Earlier this week I wrote about why duplicate content sucks in SEO. I'm going to start mixing in tutorials/explanations of common ways folks end up duplicating content on their sites, too.
Today's topic: Pagination. It's oh-so-easy to generate duplicates with those little 1 2 3 4 >> at the bottom of the page.
Say you've got a site called www.blah.com. You've written an article that's 12 pages long, and added pagination at the bottom, like this:
It's purty, and it works. When Google or Bing land on the page www.blah.com/articleaboutx/, they see the pagination and the page URL, and they get it. This page is page 1 of your article:
Now, Googlebot crawls to page 2 of the article. That page is located at www.blah.com/articleaboutx/p2. Also no problem.
But when it attempts to crawl the '1' link, it sees a new URL: www.blah.com/articleaboutx/p1
That page has the same content as the first article page we saw at www.blah.com/articleaboutx/, because it is the first article page. But it's got a different URL.
Two URLs, same page? Uh-oh. That's a duplication problem of the canonicalization variety.
If you have a large publication with, oh, 2000 articles, and all of those articles are paginated the way I described above, you've created 2000 duplicate pages on your site. And they happen to be the first page of every article - the most important page you've got.
Bloggers will link to the '/' or the '/p1' version randomly, depending on which URL they're viewing when they cut and paste.
Your caching software will have to cache both URLs.
And search engine crawlers will waste their time crawling all of those duplicates.
Blech. Luckily, this is an easy one to avoid.
This one's magical... it's tricky... wait for it...
Link the '1' in your pagination to the original URL for the first page of your article.
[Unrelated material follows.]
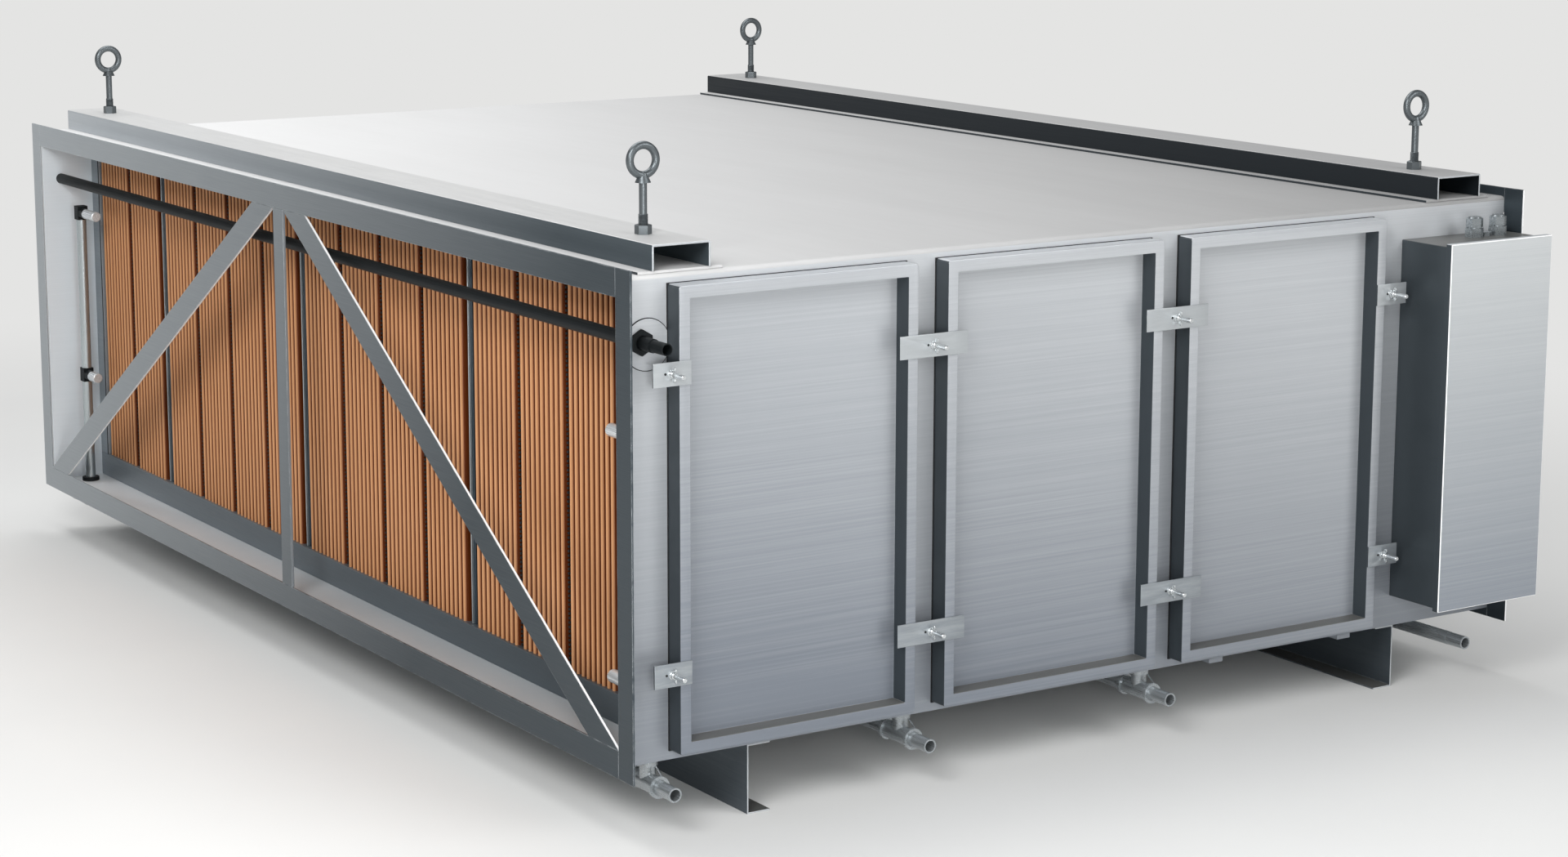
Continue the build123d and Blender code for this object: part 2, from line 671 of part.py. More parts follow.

So, if your article's first page was at www.blah.com/articleaboutx/, make the '1' link point there, too. Don't point it at /p1.
This sounds silly, I bet, but I have yet to see a publisher site, a designer blog, or any other site that paginates get it right the first time. If it's right, it's because a cranky SEO whined about it.
If you don't like the sound of me whining, go ahead and fix it now.
There you have it: One duplicate content problem fixed.